Contributors to this latest volume (see details below) agree that ‘radicalisation’ is a highly suspect contention with no basis in psychological research and no predictive power in terms of identifying future terrorists. Instead ‘radicalisation’ has been called into being as a security shorthand – promising things that it can never deliver. Counter-radicalisation policy suggests that before anyone commits a violent crime, they can be located on a conveyer-belt towards terrorism and reformed by counter-radicalisation interventions. The policy assumption follows that terrorism can be ‘prevented’ by the intense surveillance of Muslim communities. This race-based monitoring of thought-crime led, in the first 18 months of the ‘Channel’ arm of UK Prevent’s operations, to counter-radicalisation interventions being performed upon 300 children under the age of twelve.
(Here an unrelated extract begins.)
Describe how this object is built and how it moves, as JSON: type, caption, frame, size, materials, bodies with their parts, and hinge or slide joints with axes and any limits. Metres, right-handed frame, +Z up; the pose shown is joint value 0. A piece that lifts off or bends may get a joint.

Although academics, psychiatrists and social workers have refuted the concept of a ‘radicalisation process’, policymakers have decided that radicalisation always precedes violence. The notion conveniently props up the fallacy that they can stop terrorist crime before it happens. Even more usefully, because radicalisation is such a convenient concept, policy makers need not look to foreign policy or injustice to understand insurgency: counter-terrorism has invented a feedback loop between vulnerability and ideology to explain away the resurgence of violence in the supposed heartlands of liberty, democracy and equality. It has already been decided that we live in a world where anger, poverty and injustice do not exist or do not matter, and are drowned out by explanations for violence which focus upon ideology. Even more problematically, this focus on ‘ideologies which cause violence’ leads to the attribution of ‘vulnerability’ and suspicion towards already marginalised communities. Counter-radicalisation policy contributes to the alienation of the communities with which it supposedly engages in its efforts to foster integration and expose extremists.

This book refuses to accept the problematic politics of counter-radicalisation. Building upon a groundswell of critical disquiet with such policies (Githens-Mazer & Lambert 2010; Heath-Kelly 2013; Richards 2011), it collects the empirical and theoretical research of scholars who wish to upset the easy rhetoric of simplistic, reductionist and often counter-productive counter-terrorism policies.

Counter Rad coverCounter-Radicalisation: Critical Perspectives

Edited by Christopher Baker-Beall, Charlotte Heath-Kelly & Lee Jarvis

Published by Routledge – order form.


Charlotte Heath-Kelly is postdoctoral fellow with the Institute of Advanced Study, University of Warwick. Her most recent book is Politics of Violence: Militancy, International Politics, Killing in the name (Routledge, 2013).

2 thoughts on “‘Vulnerable to Becoming a Terrorist’? Giving up on Radicalisation Policy”

  1. I loved the blog and I agree with the notion that it is too simplistic to look at radicalisation as a product of ideologies which cause violence. It does not do justification to the ideologies in that there might be a case of over-generalization. It has to be understood in terms of deprivation of economic, political and social rights of marginalized groups. Loved the piece!